Le peut-elle encore ? Ce n’est pas la première fois que Régis Debray constate avec un détachement apparent la lente dérive de nos élites vers un modèle de pensée américain et – finalement – une allégeance envers les États-Unis. Son Édit de Caracalla ou plaidoyer pour les États-Unis d’Occident, publié il y a quinze ans, introduisait déjà ce thème [2]. Civilisation en est l’aboutissement. Nous sommes devenus, sans nous en rendre compte, américains dans nos têtes. Régis Debray, avec son immense culture et sa virtuosité, oppose les « civilisations », expansives, naturellement tournées vers l’extérieur et englobantes, aux « cultures », défensives, protectrices et conservatrices. Après la Première Guerre mondiale, l’Europe est passée, selon lui, du stade de la civilisation, dont les États-Unis étaient une des cultures, à une simple sous-culture du modèle de civilisation américaine.
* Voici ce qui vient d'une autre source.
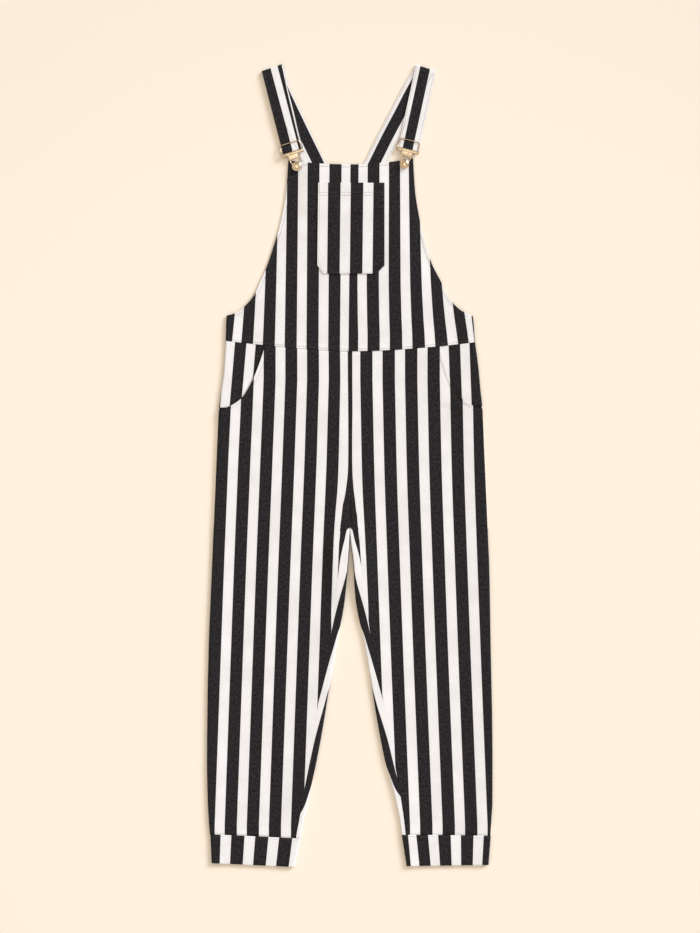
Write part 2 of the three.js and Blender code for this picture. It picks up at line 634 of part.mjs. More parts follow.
function buckle({ bar, turn }) {
  const barHalf = 3.6;
  const outline = [
    [-21.7, -barHalf], [-21.7, barHalf], [-19.4, 21.4], [19.4, 21.4], [21.7, barHalf], [21.7, -barHalf],
    [9.8, -barHalf], [9.8, -14.5], [6.8, -21], [6.8, -33.2], [-6.8, -33.2], [-6.8, -21],
    [-9.8, -14.5], [-9.8, -barHalf],
  ];
  const slot = [[-19.2, barHalf], [19.2, barHalf], [17.3, 19.4], [-17.3, 19.4]];
  const keyhole = [[-7.4, -14.2], [7.4, -14.2], [4.7, -21.4], [4.7, -31.2], [-4.7, -31.2], [-4.7, -21.4]];
  const depth = BUCKLE.plate - 2 * BUCKLE.bevel;
  const plate = new THREE.ExtrudeGeometry(roundedOutline(new THREE.Shape(), outline, 2.6), {
    depth, curveSegments: 3, bevelEnabled: true, bevelThickness: BUCKLE.bevel,
    bevelSize: BUCKLE.bevel, bevelOffset: -BUCKLE.bevel, bevelSegments: 1,
  });
  const opening = (points, radius) => {
    const shape = roundedOutline(new THREE.Shape(), points, radius);
    const settings = { depth: 3 * depth, curveSegments: 3, bevelEnabled: false };
    const prism = new THREE.ExtrudeGeometry(shape, settings);
    return solid(prism.translate(0, 0, -depth));
  };
  const cut = solid(plate).subtract(opening(slot, 1.6)).subtract(opening(keyhole, 3.4));
  const geometry = geometryOf(cut);
  geometry.translate(0, 0, -depth / 2);
  const place = new THREE.Matrix4().makeRotationZ(THREE.MathUtils.degToRad(turn)).setPosition(...bar, 0);
  const button = new THREE.Vector3(0, -BUCKLE.reach, 0).applyMatrix4(place);
  const loopHeight = bibTop(button.x, button.y) + CLOTH / 2 + BUCKLE.clear + BUCKLE.plate / 2;
  const position = geometry.attributes.position;
  for (let k = 0; k < position.count; k += 1) {
    const bend = fade(-position.getY(k), 4, 17);
    position.setZ(k, position.getZ(k) + THREE.MathUtils.lerp(loopHeight, BUCKLE.height, bend));
  }
  geometry.applyMatrix4(place);
  return geometry;
}

function button({ bar, turn }) {
  const { radius, post, height } = BUTTON;
  const profile = [
    [0, 0], [post, 0], [post, 2.9], [radius - 1.2, 3.0], [radius, 3.6], [radius, 4.2],
    [radius - 1.1, 5.2], [radius - 3.4, 6.0], [0, height],
  ].map(([r, z]) => new THREE.Vector2(r, z));
  const geometry = new THREE.LatheGeometry(profile, 22);
  geometry.rotateX(Math.PI / 2);
  const angle = THREE.MathUtils.degToRad(turn);
  const x = bar[0] + BUCKLE.reach * Math.sin(angle);
  const y = bar[1] - BUCKLE.reach * Math.cos(angle);
  geometry.translate(x, y, bibTop(x, y) + CLOTH / 2 + SEAM);
  return geometry;
}

// Materials and the assembled garment
const cloth = (color) => new THREE.MeshStandardMaterial({ color, roughness: 0.9, metalness: 0 });
const striped = cloth(0x6e6c6d);
const dark = cloth(0x2a282a);
const pale = cloth(0xf0ede9);
const gold = new THREE.MeshStandardMaterial({ color: 0xd9bd94, roughness: 0.3, metalness: 1 });

const garment = new THREE.Group();
function add(name, geometry, material) {
  const mesh = new THREE.Mesh(geometry, material.clone());
  mesh.name = name;
  garment.add(mesh);
}

add('bib_front', bibFront(), striped);
add('bib_back', bibBack(), striped);
add('bib_pocket', bibPocket(), dark);
for (const [side, leg] of [['left', LEFT_LEG], ['right', RIGHT_LEG]]) {
  add(`leg_front_${side}`, frontLeg(leg), striped);
  add(`leg_back_${side}`, backLeg(leg), dark);
  add(`pocket_facing_${side}`, pocketFacing(leg), pale);
  add(`cuff_${side}`, cuff(leg), dark);
}
add('strap_left', strap(STRAP_LEFT), dark);
add('strap_right', strap(STRAP_RIGHT), dark);
add('buckle_left', buckle(BUCKLE_LEFT), gold);
add('buckle_right', buckle(BUCKLE_RIGHT), gold);
add('button_left', button(BUCKLE_LEFT), gold);
add('button_right', button(BUCKLE_RIGHT), gold);

export default garment;
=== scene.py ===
# %% [markdown]
# # Striped bib dungarees, laid flat
#
# The garment lies front up on a pale surface. The frame gives one plain solid for every cut piece,
# and this script dresses each of them as real cloth: two faces, turned hems, sewn edges, stripes
# that follow the cut, and soft creases. The metal buckles and buttons are modelled as by hand.
# We work in millimetres, because that is how a pattern cutter measures, and turn them to metres
# only when a mesh is made.

# %% Load the frame
import math

import bmesh
import bpy
import numpy as np
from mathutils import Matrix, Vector
from mathutils.bvhtree import BVHTree


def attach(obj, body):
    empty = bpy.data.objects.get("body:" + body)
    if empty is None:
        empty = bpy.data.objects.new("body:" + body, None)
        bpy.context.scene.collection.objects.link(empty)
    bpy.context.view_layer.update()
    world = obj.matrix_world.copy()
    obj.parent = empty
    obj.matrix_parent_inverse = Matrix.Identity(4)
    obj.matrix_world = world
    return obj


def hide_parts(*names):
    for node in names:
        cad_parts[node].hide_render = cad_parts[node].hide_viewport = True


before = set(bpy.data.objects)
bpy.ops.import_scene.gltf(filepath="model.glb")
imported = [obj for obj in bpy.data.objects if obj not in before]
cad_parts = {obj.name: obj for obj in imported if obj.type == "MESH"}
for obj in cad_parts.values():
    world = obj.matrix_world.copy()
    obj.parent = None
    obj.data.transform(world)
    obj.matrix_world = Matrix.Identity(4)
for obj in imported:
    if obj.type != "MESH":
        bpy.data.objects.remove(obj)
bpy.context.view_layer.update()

MM = 0.001
SIDES = ("left", "right")


def add_object(name, data):
    made = bpy.data.objects.new(name, data)
    bpy.context.collection.objects.link(made)
    return made


def select_only(piece):
    bpy.ops.object.select_all(action="DESELECT")
    piece.select_set(True)
    bpy.context.view_layer.objects.active = piece


# %% [markdown]
# ## Camera
#
# The photograph looks straight down on the garment. A long lens from high above keeps the outline
# free of perspective, as an orthographic camera would, but it still shows thickness at the hems.
# The picture is 700 by 933, and one pixel of it is 1.92 mm on the surface, so the camera's height
# follows from the width of the picture and the lens.

# %% Camera
PICTURE = (700, 933)
MM_PER_PIXEL = 1.92
PICTURE_CENTRE = (0.4, -1.9)
LENS = 100
SENSOR = 36
FARTHEST_SEEN = 30

camera_data = bpy.data.cameras.new("overhead_camera")
camera_data.lens = LENS
camera_data.sensor_width = SENSOR
camera_data.sensor_fit = "AUTO"
camera_data.clip_end = FARTHEST_SEEN
camera = add_object("overhead_camera", camera_data)
camera_height = PICTURE[1] * MM_PER_PIXEL * LENS / SENSOR
camera.location = [v * MM for v in (*PICTURE_CENTRE, camera_height)]
bpy.context.scene.camera = camera
print("camera height", round(camera.location.z, 3), "m")

# %% [markdown]
# ## Measures of the garment
#
# These are the same driving measures as the frame's own source. A leg panel is known by a few rows:
# at each height, where its side fold, its inner fold and its inseam are. Everything between the
# rows is a smooth curve, so the cut stays fair and can be read and changed. A height that ends in
# `MIDDLE` is that of the middle of a cloth's thickness.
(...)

Il juge ce phénomène inévitable et, pourquoi pas finalement, presque souhaitable, parce que les « crépuscules donnent du talent » (p. 229) et que, de toute façon, « rien ne meurt, tout se transforme » (p. 223). Mais tout est dans le « presque ». Le problème est que la « pax americana » n’est pas si pacifique que cela et que la nostalgie de l’indépendance reste entière.

*

Alors, tous « gaullo-mitterrandiens » ? Que ce soit sur le mode dynamique et optimiste, sur le mode nostalgique ou par hypocrisie – mais c’est le meilleur hommage du vice à la vertu –, le gaullo-mitterrandisme est l’ultime référence en politique étrangère. La plupart des candidats à l’élection présidentielle s’y sont référés explicitement ou implicitement, Emmanuel Macron le premier. Ce sera la tâche du nouveau gouvernement de la France de le réinventer.


  • [1] Odoxa, « La Russie de Vladimir Poutine : partenaire ou adversaire ? », sondage réalisé pour l’IRIS et Le Parisien – Aujourd’hui en France dans le cadre des 9e Entretiens européens d’Enghien, 19 mai 2017.
  • [2] Xavier de C***, L’Édit de Caracalla ou plaidoyer pour les États-Unis d’Occident, traduit de l’anglais (américain) et suivi d’une épitaphe par Régis Debray, Paris, Fayard, 2002.